Something tells me that he sometimes even eats it. Haha…
It’s super annoying ‘cos when I kiss him goodnight, I’d get the Mopiko in my mouth cos he even applies it on his face!

Acqua d’Gio is the bf’s scent and it only smells good on him =)

Ok, long irrelevant post here.
Happy holidays everyone!
<3

Posted by Priscilla at 23:34:10 | Permalink | Comments (4)

Sunday, November 23, 2008

Roar!

Darren Tan Jin-Fei is soooooooooo evilllllllllllllll!!!!

Laugh at me somemore la!

Laugh la laugh!

Hmmmmph!

Next time whack you harder!
And make sure “my Jie” whacks you too!

Posted by Priscilla at 11:28:07 | Permalink | Comments (5)
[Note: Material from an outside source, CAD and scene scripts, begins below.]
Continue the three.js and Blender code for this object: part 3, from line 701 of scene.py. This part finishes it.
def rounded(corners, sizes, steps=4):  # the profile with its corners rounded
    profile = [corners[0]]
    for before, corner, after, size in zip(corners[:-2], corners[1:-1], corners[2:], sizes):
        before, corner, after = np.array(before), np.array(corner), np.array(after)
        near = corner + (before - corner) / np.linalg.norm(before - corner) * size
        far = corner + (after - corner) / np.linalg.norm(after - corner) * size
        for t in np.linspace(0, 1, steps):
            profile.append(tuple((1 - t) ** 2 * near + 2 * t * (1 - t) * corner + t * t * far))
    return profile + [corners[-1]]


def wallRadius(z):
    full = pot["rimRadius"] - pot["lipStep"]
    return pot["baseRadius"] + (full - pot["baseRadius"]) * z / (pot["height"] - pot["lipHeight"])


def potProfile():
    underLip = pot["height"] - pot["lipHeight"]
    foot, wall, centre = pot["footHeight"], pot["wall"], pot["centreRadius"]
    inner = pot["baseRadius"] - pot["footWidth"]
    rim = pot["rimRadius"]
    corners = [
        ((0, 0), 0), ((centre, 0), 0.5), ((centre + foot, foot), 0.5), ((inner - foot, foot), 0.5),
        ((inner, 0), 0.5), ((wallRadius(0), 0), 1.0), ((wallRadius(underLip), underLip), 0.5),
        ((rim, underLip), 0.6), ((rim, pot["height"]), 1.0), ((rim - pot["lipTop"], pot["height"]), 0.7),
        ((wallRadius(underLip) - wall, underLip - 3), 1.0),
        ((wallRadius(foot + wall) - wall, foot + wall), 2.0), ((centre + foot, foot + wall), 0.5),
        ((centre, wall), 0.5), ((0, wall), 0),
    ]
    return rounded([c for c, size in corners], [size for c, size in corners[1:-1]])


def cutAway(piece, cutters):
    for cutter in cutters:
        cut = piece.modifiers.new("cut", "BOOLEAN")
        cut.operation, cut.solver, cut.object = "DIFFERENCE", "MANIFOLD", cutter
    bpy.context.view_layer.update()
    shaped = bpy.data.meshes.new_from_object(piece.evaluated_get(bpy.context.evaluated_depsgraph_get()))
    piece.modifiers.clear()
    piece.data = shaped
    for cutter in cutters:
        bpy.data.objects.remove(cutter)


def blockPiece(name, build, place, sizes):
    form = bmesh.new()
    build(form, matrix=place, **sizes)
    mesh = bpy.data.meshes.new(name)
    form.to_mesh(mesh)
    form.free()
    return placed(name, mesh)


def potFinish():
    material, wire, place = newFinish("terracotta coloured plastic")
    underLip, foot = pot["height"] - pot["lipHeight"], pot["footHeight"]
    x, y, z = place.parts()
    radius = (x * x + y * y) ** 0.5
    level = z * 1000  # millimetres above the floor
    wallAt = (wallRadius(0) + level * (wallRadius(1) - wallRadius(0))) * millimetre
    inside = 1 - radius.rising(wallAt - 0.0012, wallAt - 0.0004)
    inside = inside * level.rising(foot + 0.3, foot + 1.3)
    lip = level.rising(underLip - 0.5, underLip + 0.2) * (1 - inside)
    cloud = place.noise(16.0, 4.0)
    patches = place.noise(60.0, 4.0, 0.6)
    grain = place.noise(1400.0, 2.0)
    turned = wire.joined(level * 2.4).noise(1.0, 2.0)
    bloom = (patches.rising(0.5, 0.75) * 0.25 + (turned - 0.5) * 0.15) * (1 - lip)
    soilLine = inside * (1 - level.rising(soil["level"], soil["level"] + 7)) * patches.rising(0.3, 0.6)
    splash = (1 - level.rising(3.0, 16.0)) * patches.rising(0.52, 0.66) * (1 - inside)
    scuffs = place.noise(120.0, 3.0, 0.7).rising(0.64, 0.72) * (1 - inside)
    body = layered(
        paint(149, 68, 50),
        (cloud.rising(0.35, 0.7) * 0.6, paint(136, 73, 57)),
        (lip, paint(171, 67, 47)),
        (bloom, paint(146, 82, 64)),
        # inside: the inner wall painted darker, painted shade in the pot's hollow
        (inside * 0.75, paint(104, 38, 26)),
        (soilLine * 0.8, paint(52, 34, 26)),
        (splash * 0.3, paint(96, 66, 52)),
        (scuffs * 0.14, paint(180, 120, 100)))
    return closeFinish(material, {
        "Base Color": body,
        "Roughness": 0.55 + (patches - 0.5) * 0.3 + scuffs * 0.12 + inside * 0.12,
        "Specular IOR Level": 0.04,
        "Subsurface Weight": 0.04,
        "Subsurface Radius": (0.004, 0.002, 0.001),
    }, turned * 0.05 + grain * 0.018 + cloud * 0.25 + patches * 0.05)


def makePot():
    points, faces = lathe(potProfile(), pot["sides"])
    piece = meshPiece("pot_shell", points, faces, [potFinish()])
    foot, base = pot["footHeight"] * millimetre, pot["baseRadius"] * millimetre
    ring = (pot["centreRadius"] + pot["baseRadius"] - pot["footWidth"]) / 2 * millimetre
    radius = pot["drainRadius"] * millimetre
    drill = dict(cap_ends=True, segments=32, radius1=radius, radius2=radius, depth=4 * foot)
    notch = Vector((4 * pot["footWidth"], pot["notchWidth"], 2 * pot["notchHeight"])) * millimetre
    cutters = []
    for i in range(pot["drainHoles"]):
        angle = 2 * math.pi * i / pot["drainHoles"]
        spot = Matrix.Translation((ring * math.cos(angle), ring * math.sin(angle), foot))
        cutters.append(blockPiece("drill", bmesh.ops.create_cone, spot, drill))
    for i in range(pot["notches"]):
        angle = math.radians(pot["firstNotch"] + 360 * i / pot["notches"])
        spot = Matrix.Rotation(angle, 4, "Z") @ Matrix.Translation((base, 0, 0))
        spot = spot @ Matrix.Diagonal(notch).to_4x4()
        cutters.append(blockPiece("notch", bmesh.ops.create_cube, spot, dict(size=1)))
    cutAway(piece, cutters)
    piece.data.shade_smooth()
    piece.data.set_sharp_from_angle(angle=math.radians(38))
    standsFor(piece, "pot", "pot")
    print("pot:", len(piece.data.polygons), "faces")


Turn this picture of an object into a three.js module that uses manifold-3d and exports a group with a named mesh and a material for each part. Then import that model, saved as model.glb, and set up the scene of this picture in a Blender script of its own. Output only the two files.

Wednesday, November 5, 2008

Happy Birthday Sweetheart!

Today is Mayn’s big 21st!

Here’s wishing you a great birthday and endless joy on your special day.
You know we all love you heaps darling!
Cos you’re so so so very special to us!
See you tonight sweetest sunshine! =)

::::::::::::::::::::::::::::::::::::::::::::::::::::::::::::::::::::::::

Around 10.55 am yesterday morning, the buzzer to my apartment rang.
I answered it, expecting it to be the agent who was supposed to come over to inspect my apartment.

“Hello”
“Hey, is this Priscilla?”
“Yeah, are you the agent coming to inspect the apartment?”
“No, I’m your friend, can I come up?”

A moment of hesitation followed.

“Hmmmm…sorry, who’s this?”
“You know me from somewhere and I’m your FRIEND!”
“Errrrrr…ok”

Die la…who’s that stranger?
Should I let him in?
But he sounded so friendly!
And he sounded like he knew me!

“Pris, just let me up la! I won’t harm you!”
“Hmmmm…ok”

Feeling scared, I ran to the bf to get him to come out and open the door.
And got scolded by him for letting a stranger up.
Sei mou.

Minutes later, the stranger knocked on the door.
Cautiously, we opened it and…

Ta-DA!!!!

“SURPRISE!”
Hahahaha…welcome to Melbourne, Hyon-Xhi!
You got me there! Yeeesh!
Shall see you again soon for dinner or something?
If I don’t meet you here, then Malaysia it is!
Together with your jealous princess who must be stomping her foot on the ground right now just ‘cos we got to meet you.